***** Data excerpts
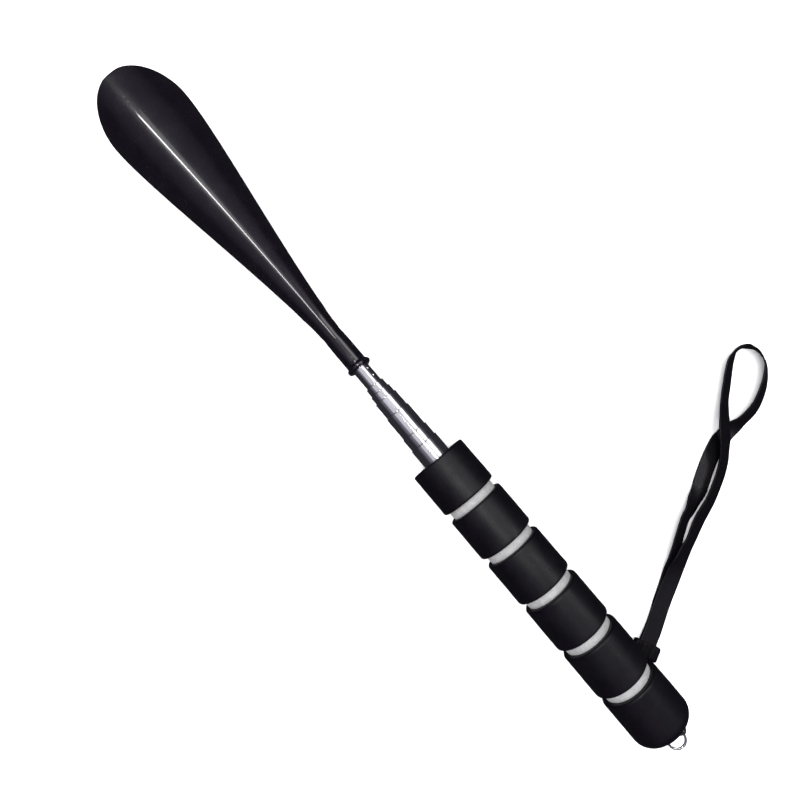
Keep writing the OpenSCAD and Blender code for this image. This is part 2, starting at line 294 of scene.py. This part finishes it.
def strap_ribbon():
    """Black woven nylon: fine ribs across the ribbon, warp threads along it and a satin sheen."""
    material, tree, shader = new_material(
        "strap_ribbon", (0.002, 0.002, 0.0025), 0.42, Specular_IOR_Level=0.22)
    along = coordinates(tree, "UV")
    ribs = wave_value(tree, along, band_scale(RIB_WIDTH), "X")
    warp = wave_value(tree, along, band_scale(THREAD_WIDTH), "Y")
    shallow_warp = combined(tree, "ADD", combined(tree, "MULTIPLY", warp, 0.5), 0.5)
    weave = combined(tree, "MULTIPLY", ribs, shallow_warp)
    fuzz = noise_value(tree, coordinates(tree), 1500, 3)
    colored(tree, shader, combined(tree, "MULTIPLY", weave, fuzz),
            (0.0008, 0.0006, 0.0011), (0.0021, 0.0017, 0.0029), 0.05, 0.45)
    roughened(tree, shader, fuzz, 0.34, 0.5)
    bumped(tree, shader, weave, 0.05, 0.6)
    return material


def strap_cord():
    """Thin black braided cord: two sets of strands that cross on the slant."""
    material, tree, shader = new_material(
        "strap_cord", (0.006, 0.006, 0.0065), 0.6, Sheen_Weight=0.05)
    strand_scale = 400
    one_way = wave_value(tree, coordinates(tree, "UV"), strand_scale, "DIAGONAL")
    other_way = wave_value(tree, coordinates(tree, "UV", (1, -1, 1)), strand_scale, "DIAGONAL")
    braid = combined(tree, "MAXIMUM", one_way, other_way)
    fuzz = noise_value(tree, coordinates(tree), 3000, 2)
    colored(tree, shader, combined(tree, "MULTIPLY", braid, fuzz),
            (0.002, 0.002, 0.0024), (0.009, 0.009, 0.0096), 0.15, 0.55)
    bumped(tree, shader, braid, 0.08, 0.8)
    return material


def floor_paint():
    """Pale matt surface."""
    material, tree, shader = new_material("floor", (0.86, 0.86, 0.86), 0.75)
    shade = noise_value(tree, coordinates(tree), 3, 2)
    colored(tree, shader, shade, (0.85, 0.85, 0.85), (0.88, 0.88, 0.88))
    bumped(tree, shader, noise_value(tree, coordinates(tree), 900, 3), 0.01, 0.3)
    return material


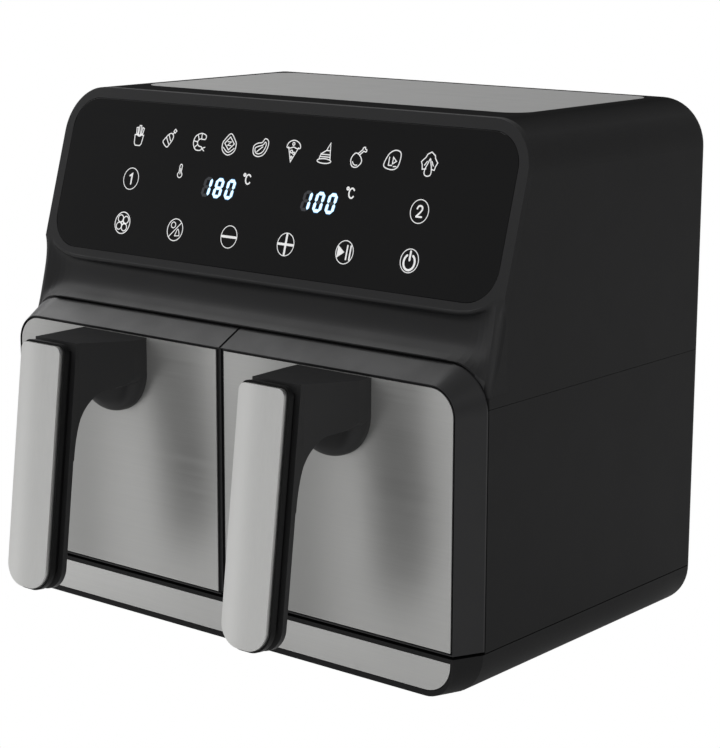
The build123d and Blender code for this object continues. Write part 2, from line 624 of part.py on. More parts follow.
**********
• Stated problem: Restate the listing in full, word for word.

• Result for this exercise:
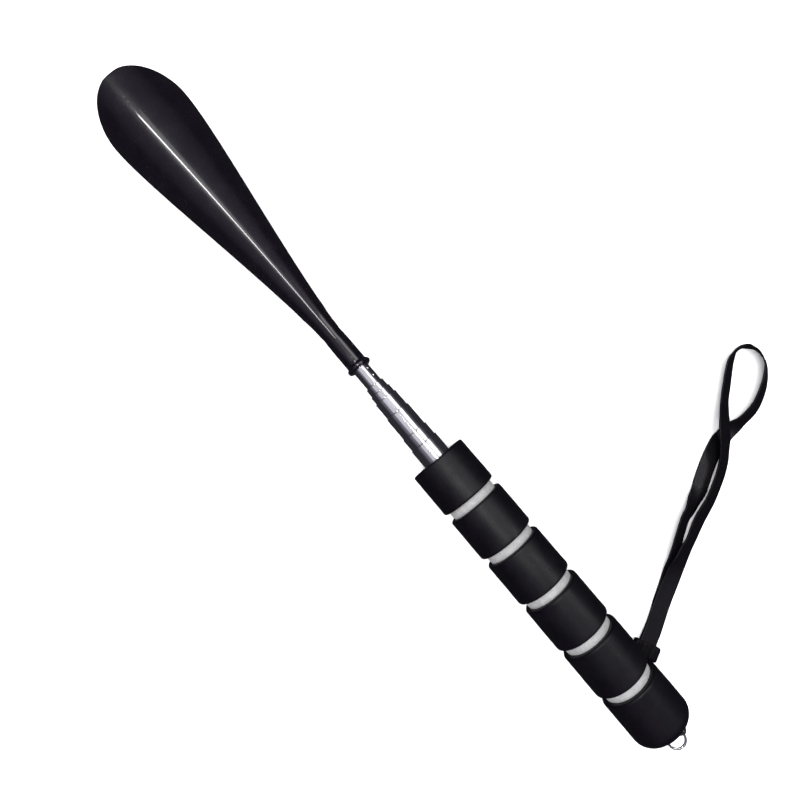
Keep writing the OpenSCAD and Blender code for this image. This is part 2, starting at line 294 of scene.py. This part finishes it.
def strap_ribbon():
    """Black woven nylon: fine ribs across the ribbon, warp threads along it and a satin sheen."""
    material, tree, shader = new_material(
        "strap_ribbon", (0.002, 0.002, 0.0025), 0.42, Specular_IOR_Level=0.22)
    along = coordinates(tree, "UV")
    ribs = wave_value(tree, along, band_scale(RIB_WIDTH), "X")
    warp = wave_value(tree, along, band_scale(THREAD_WIDTH), "Y")
    shallow_warp = combined(tree, "ADD", combined(tree, "MULTIPLY", warp, 0.5), 0.5)
    weave = combined(tree, "MULTIPLY", ribs, shallow_warp)
    fuzz = noise_value(tree, coordinates(tree), 1500, 3)
    colored(tree, shader, combined(tree, "MULTIPLY", weave, fuzz),
            (0.0008, 0.0006, 0.0011), (0.0021, 0.0017, 0.0029), 0.05, 0.45)
    roughened(tree, shader, fuzz, 0.34, 0.5)
    bumped(tree, shader, weave, 0.05, 0.6)
    return material


def strap_cord():
    """Thin black braided cord: two sets of strands that cross on the slant."""
    material, tree, shader = new_material(
        "strap_cord", (0.006, 0.006, 0.0065), 0.6, Sheen_Weight=0.05)
    strand_scale = 400
    one_way = wave_value(tree, coordinates(tree, "UV"), strand_scale, "DIAGONAL")
    other_way = wave_value(tree, coordinates(tree, "UV", (1, -1, 1)), strand_scale, "DIAGONAL")
    braid = combined(tree, "MAXIMUM", one_way, other_way)
    fuzz = noise_value(tree, coordinates(tree), 3000, 2)
    colored(tree, shader, combined(tree, "MULTIPLY", braid, fuzz),
            (0.002, 0.002, 0.0024), (0.009, 0.009, 0.0096), 0.15, 0.55)
    bumped(tree, shader, braid, 0.08, 0.8)
    return material


def floor_paint():
    """Pale matt surface."""
    material, tree, shader = new_material("floor", (0.86, 0.86, 0.86), 0.75)
    shade = noise_value(tree, coordinates(tree), 3, 2)
    colored(tree, shader, shade, (0.85, 0.85, 0.85), (0.88, 0.88, 0.88))
    bumped(tree, shader, noise_value(tree, coordinates(tree), 900, 3), 0.01, 0.3)
    return material


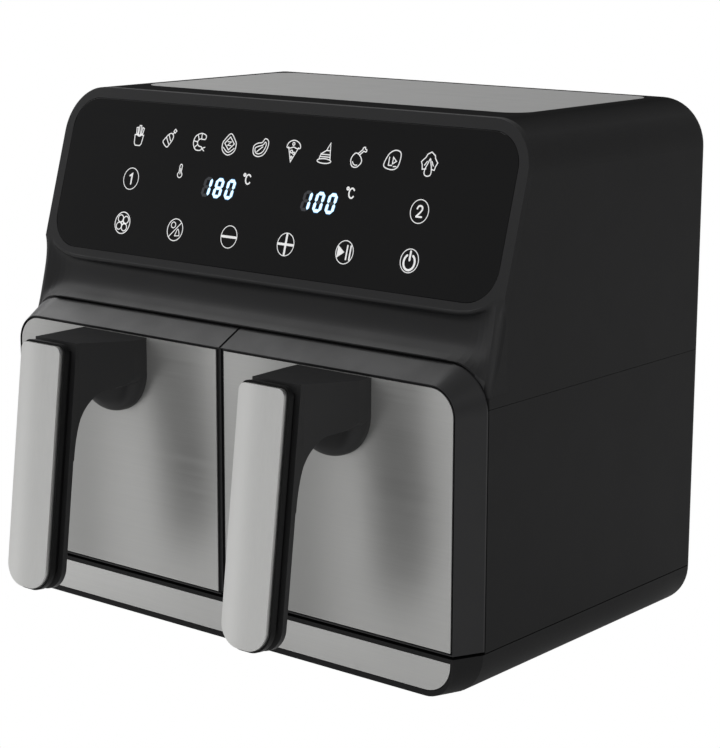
The build123d and Blender code for this object continues. Write part 2, from line 624 of part.py on. More parts follow.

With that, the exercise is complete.